Problem description => Repeat exactly each line of the data provided below.

Dataset content =>
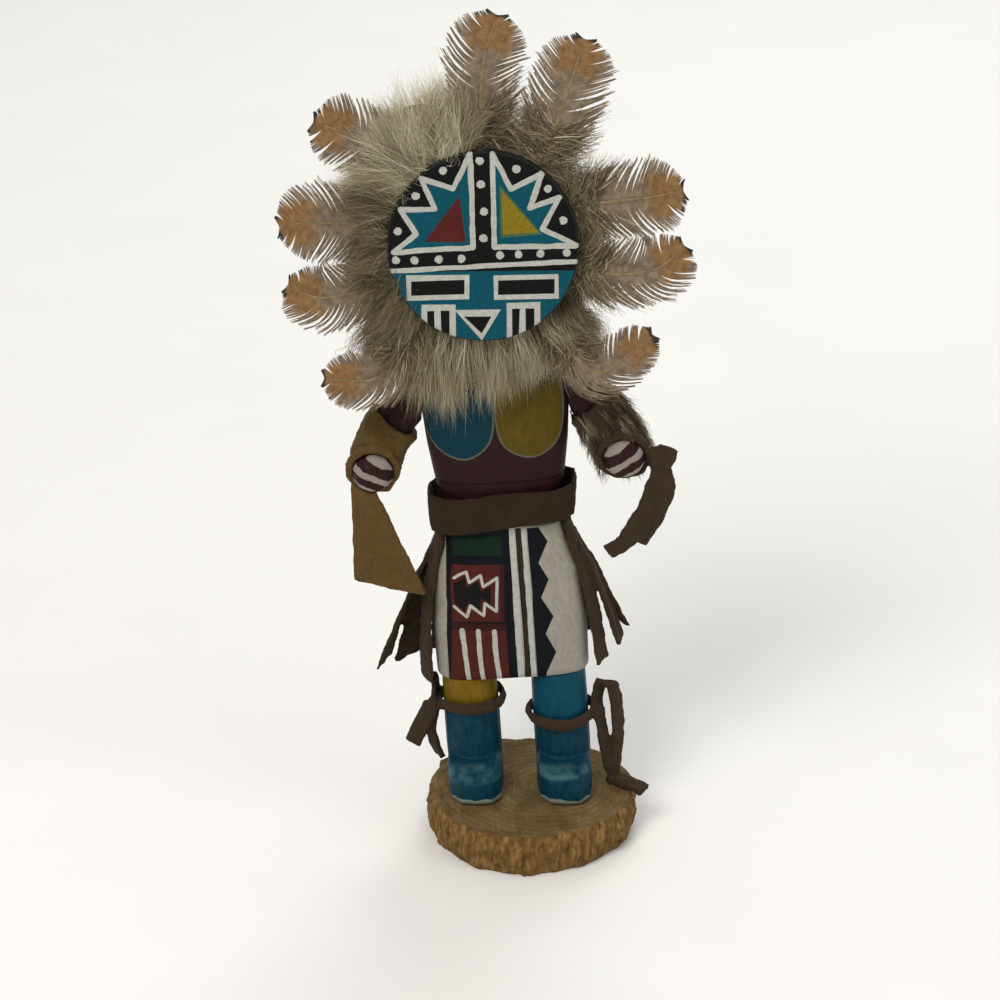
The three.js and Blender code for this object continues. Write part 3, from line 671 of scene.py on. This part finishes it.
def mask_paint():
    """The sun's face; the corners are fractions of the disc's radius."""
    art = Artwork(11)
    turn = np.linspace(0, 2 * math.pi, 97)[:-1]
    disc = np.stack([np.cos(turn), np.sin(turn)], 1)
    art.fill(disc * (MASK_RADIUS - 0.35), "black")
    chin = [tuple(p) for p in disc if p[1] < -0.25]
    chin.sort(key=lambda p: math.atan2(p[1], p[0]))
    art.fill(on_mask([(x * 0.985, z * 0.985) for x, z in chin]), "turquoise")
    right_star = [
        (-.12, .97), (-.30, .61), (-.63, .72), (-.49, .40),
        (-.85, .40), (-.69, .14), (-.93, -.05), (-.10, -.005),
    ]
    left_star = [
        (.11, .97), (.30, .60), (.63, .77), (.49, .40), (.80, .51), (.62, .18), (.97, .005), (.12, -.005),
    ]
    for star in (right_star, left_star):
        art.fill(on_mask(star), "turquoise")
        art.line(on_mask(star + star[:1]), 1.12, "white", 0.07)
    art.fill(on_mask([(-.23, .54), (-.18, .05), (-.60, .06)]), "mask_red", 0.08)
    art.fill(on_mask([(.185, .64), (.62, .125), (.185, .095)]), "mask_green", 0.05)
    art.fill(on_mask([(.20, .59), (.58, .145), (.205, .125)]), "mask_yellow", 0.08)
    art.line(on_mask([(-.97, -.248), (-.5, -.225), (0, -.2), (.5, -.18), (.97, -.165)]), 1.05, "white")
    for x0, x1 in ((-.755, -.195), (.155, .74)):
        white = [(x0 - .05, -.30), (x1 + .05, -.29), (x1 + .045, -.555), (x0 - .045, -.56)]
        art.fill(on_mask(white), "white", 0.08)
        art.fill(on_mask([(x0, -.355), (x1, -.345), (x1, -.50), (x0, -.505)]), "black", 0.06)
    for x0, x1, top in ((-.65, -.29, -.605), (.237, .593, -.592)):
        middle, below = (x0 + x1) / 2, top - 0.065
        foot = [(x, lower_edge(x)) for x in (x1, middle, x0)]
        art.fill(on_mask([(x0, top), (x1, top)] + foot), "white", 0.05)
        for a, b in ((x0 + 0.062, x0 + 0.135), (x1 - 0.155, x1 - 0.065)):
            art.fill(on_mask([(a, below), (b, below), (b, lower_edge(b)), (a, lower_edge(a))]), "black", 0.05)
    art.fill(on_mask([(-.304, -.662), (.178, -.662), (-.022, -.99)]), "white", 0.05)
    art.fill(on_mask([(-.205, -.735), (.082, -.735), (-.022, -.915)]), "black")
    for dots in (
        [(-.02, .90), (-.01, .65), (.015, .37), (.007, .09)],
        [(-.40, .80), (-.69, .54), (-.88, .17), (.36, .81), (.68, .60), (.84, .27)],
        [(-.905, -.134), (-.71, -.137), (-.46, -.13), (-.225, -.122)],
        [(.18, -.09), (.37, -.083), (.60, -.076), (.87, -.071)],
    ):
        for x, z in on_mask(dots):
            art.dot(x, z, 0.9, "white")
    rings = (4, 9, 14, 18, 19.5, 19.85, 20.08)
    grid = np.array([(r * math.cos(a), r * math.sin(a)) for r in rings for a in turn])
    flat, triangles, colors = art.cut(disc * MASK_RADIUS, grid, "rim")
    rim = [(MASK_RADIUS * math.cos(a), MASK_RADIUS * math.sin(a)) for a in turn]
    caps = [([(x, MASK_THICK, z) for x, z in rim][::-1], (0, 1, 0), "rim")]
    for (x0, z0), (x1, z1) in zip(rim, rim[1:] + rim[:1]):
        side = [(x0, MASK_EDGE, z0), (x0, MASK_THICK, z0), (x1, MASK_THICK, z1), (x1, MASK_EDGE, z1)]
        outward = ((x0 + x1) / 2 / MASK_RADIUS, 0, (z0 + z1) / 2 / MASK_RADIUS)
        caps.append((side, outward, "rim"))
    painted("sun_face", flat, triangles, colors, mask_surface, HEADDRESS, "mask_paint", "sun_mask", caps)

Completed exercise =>
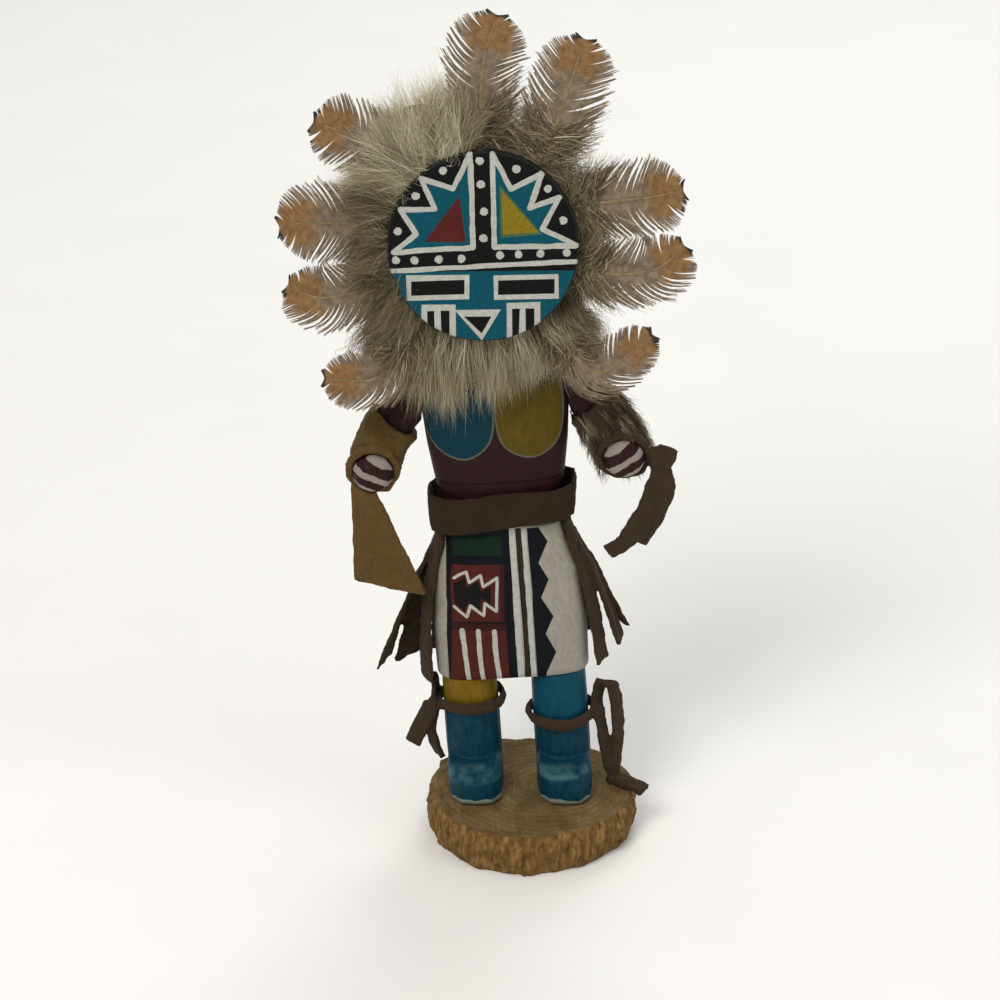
The three.js and Blender code for this object continues. Write part 3, from line 671 of scene.py on. This part finishes it.
def mask_paint():
    """The sun's face; the corners are fractions of the disc's radius."""
    art = Artwork(11)
    turn = np.linspace(0, 2 * math.pi, 97)[:-1]
    disc = np.stack([np.cos(turn), np.sin(turn)], 1)
    art.fill(disc * (MASK_RADIUS - 0.35), "black")
    chin = [tuple(p) for p in disc if p[1] < -0.25]
    chin.sort(key=lambda p: math.atan2(p[1], p[0]))
    art.fill(on_mask([(x * 0.985, z * 0.985) for x, z in chin]), "turquoise")
    right_star = [
        (-.12, .97), (-.30, .61), (-.63, .72), (-.49, .40),
        (-.85, .40), (-.69, .14), (-.93, -.05), (-.10, -.005),
    ]
    left_star = [
        (.11, .97), (.30, .60), (.63, .77), (.49, .40), (.80, .51), (.62, .18), (.97, .005), (.12, -.005),
    ]
    for star in (right_star, left_star):
        art.fill(on_mask(star), "turquoise")
        art.line(on_mask(star + star[:1]), 1.12, "white", 0.07)
    art.fill(on_mask([(-.23, .54), (-.18, .05), (-.60, .06)]), "mask_red", 0.08)
    art.fill(on_mask([(.185, .64), (.62, .125), (.185, .095)]), "mask_green", 0.05)
    art.fill(on_mask([(.20, .59), (.58, .145), (.205, .125)]), "mask_yellow", 0.08)
    art.line(on_mask([(-.97, -.248), (-.5, -.225), (0, -.2), (.5, -.18), (.97, -.165)]), 1.05, "white")
    for x0, x1 in ((-.755, -.195), (.155, .74)):
        white = [(x0 - .05, -.30), (x1 + .05, -.29), (x1 + .045, -.555), (x0 - .045, -.56)]
        art.fill(on_mask(white), "white", 0.08)
        art.fill(on_mask([(x0, -.355), (x1, -.345), (x1, -.50), (x0, -.505)]), "black", 0.06)
    for x0, x1, top in ((-.65, -.29, -.605), (.237, .593, -.592)):
        middle, below = (x0 + x1) / 2, top - 0.065
        foot = [(x, lower_edge(x)) for x in (x1, middle, x0)]
        art.fill(on_mask([(x0, top), (x1, top)] + foot), "white", 0.05)
        for a, b in ((x0 + 0.062, x0 + 0.135), (x1 - 0.155, x1 - 0.065)):
            art.fill(on_mask([(a, below), (b, below), (b, lower_edge(b)), (a, lower_edge(a))]), "black", 0.05)
    art.fill(on_mask([(-.304, -.662), (.178, -.662), (-.022, -.99)]), "white", 0.05)
    art.fill(on_mask([(-.205, -.735), (.082, -.735), (-.022, -.915)]), "black")
    for dots in (
        [(-.02, .90), (-.01, .65), (.015, .37), (.007, .09)],
        [(-.40, .80), (-.69, .54), (-.88, .17), (.36, .81), (.68, .60), (.84, .27)],
        [(-.905, -.134), (-.71, -.137), (-.46, -.13), (-.225, -.122)],
        [(.18, -.09), (.37, -.083), (.60, -.076), (.87, -.071)],
    ):
        for x, z in on_mask(dots):
            art.dot(x, z, 0.9, "white")
    rings = (4, 9, 14, 18, 19.5, 19.85, 20.08)
    grid = np.array([(r * math.cos(a), r * math.sin(a)) for r in rings for a in turn])
    flat, triangles, colors = art.cut(disc * MASK_RADIUS, grid, "rim")
    rim = [(MASK_RADIUS * math.cos(a), MASK_RADIUS * math.sin(a)) for a in turn]
    caps = [([(x, MASK_THICK, z) for x, z in rim][::-1], (0, 1, 0), "rim")]
    for (x0, z0), (x1, z1) in zip(rim, rim[1:] + rim[:1]):
        side = [(x0, MASK_EDGE, z0), (x0, MASK_THICK, z0), (x1, MASK_THICK, z1), (x1, MASK_EDGE, z1)]
        outward = ((x0 + x1) / 2 / MASK_RADIUS, 0, (z0 + z1) / 2 / MASK_RADIUS)
        caps.append((side, outward, "rim"))
    painted("sun_face", flat, triangles, colors, mask_surface, HEADDRESS, "mask_paint", "sun_mask", caps)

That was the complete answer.